— Start of Dataset extract —

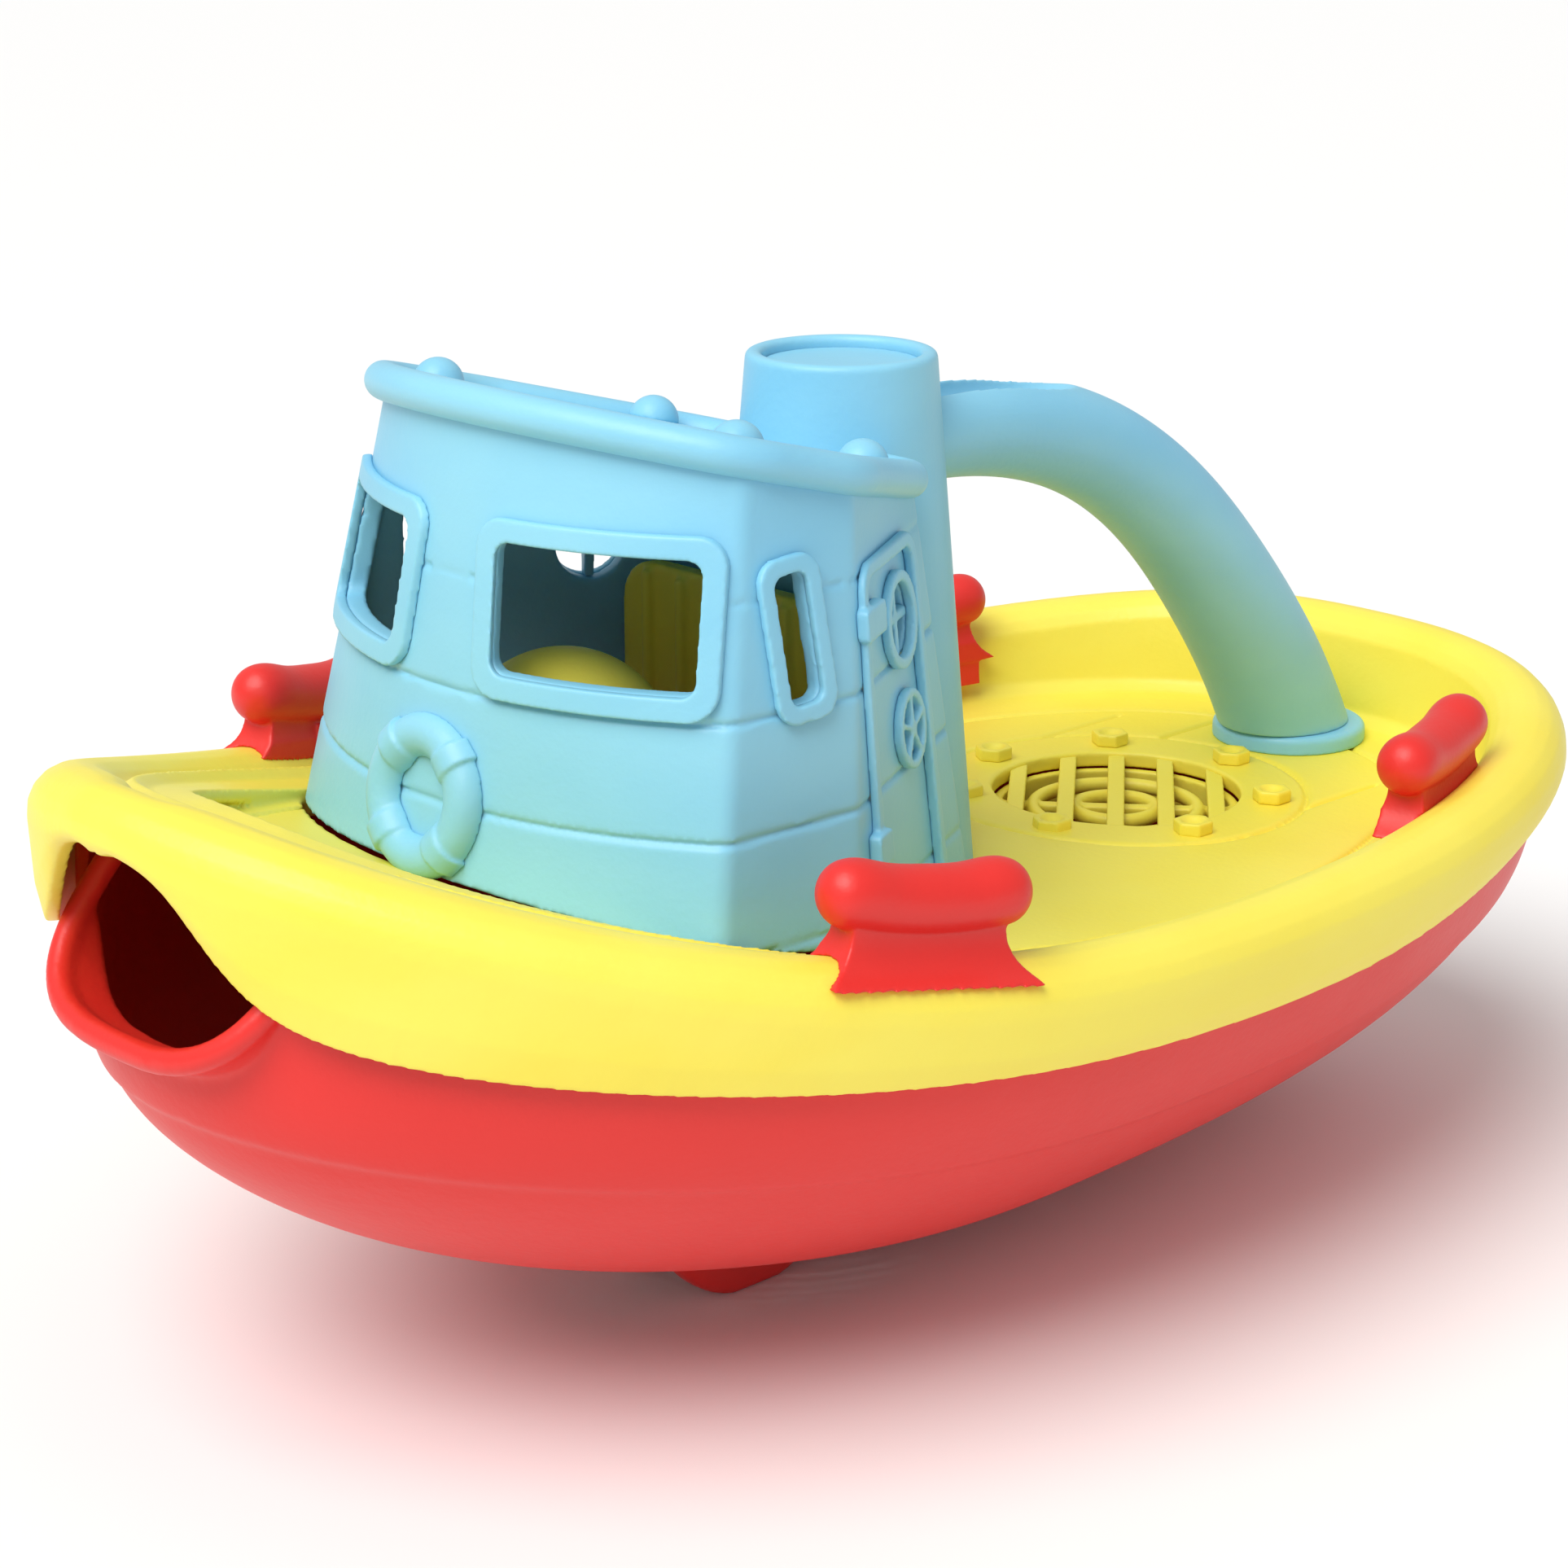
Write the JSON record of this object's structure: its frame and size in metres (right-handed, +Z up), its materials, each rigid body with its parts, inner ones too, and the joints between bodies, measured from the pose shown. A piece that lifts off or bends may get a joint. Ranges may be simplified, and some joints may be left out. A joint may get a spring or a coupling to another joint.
{
  "type": "toy tugboat",
  "caption": "Moulded plastic toy tugboat with a pouring spout at the bow, a raised deck, a windowed cabin, a funnel and a curved carrying handle.",
  "frame": {"origin": "centre of the bounding box in plan, on the surface the keel fins stand on", "axes": "+X towards the bow, +Y to port, +Z up"},
  "size_m": [0.256, 0.152, 0.135],
  "materials": {
    "red_plastic": "satin",
    "yellow_plastic": "satin",
    "blue_plastic": "satin"
  },
  "bodies": {
    "root": {"cabin": "blue_plastic", "cleat_bow_port": "red_plastic", "cleat_bow_starboard": "red_plastic", "cleat_stern_port": "red_plastic", "cleat_stern_starboard": "red_plastic", "deck": "yellow_plastic", "door_frame_port": "blue_plastic", "door_frame_starboard": "blue_plastic", "funnel": "blue_plastic", "funnel_cap": "blue_plastic", "grate_bars": "yellow_plastic", "grate_rings": "yellow_plastic", "hand_wheel_port": "blue_plastic", "hand_wheel_starboard": "blue_plastic", "handle": "blue_plastic", "handle_foot": "blue_plastic", "hatch_bolts": "yellow_plastic", "helm": "yellow_plastic", "hull": "red_plastic", "lifebuoy": "blue_plastic", "porthole_bars_port": "blue_plastic", "porthole_bars_starboard": "blue_plastic", "porthole_frame_port": "blue_plastic", "porthole_frame_starboard": "blue_plastic", "roof": "blue_plastic", "roof_lugs": "blue_plastic", "roof_rail": "blue_plastic", "seat": "yellow_plastic", "window_frame_bow_port": "blue_plastic", "window_frame_bow_starboard": "blue_plastic", "window_frame_side_port": "blue_plastic", "window_frame_side_starboard": "blue_plastic"}
  },
  "joints": []
}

— End of Dataset extract —

[Instructions to follow] Nothing should be left out: repeat all of the data exactly.

[Answer for the task]
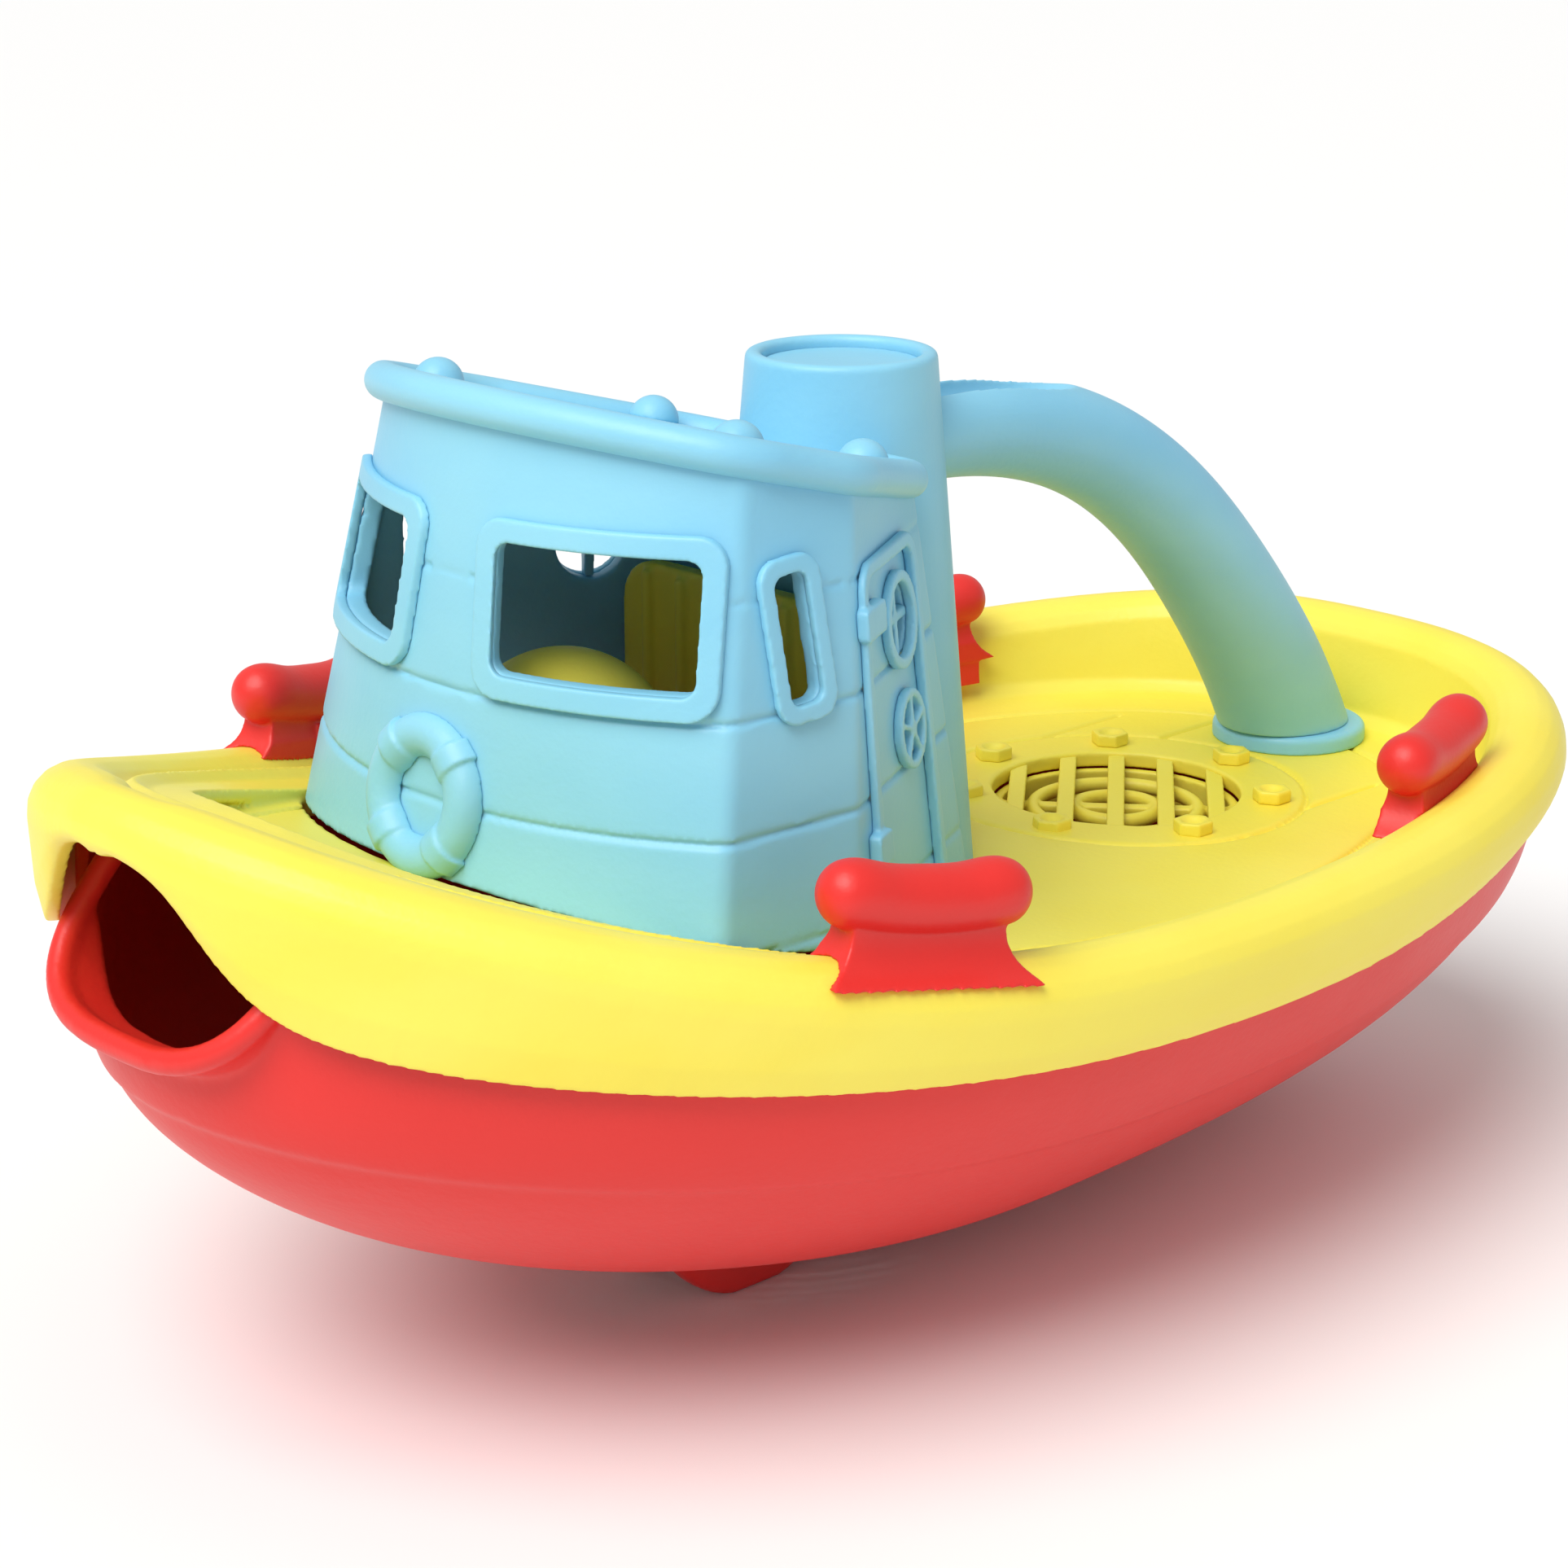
Write the JSON record of this object's structure: its frame and size in metres (right-handed, +Z up), its materials, each rigid body with its parts, inner ones too, and the joints between bodies, measured from the pose shown. A piece that lifts off or bends may get a joint. Ranges may be simplified, and some joints may be left out. A joint may get a spring or a coupling to another joint.
{
  "type": "toy tugboat",
  "caption": "Moulded plastic toy tugboat with a pouring spout at the bow, a raised deck, a windowed cabin, a funnel and a curved carrying handle.",
  "frame": {"origin": "centre of the bounding box in plan, on the surface the keel fins stand on", "axes": "+X towards the bow, +Y to port, +Z up"},
  "size_m": [0.256, 0.152, 0.135],
  "materials": {
    "red_plastic": "satin",
    "yellow_plastic": "satin",
    "blue_plastic": "satin"
  },
  "bodies": {
    "root": {"cabin": "blue_plastic", "cleat_bow_port": "red_plastic", "cleat_bow_starboard": "red_plastic", "cleat_stern_port": "red_plastic", "cleat_stern_starboard": "red_plastic", "deck": "yellow_plastic", "door_frame_port": "blue_plastic", "door_frame_starboard": "blue_plastic", "funnel": "blue_plastic", "funnel_cap": "blue_plastic", "grate_bars": "yellow_plastic", "grate_rings": "yellow_plastic", "hand_wheel_port": "blue_plastic", "hand_wheel_starboard": "blue_plastic", "handle": "blue_plastic", "handle_foot": "blue_plastic", "hatch_bolts": "yellow_plastic", "helm": "yellow_plastic", "hull": "red_plastic", "lifebuoy": "blue_plastic", "porthole_bars_port": "blue_plastic", "porthole_bars_starboard": "blue_plastic", "porthole_frame_port": "blue_plastic", "porthole_frame_starboard": "blue_plastic", "roof": "blue_plastic", "roof_lugs": "blue_plastic", "roof_rail": "blue_plastic", "seat": "yellow_plastic", "window_frame_bow_port": "blue_plastic", "window_frame_bow_starboard": "blue_plastic", "window_frame_side_port": "blue_plastic", "window_frame_side_starboard": "blue_plastic"}
  },
  "joints": []
}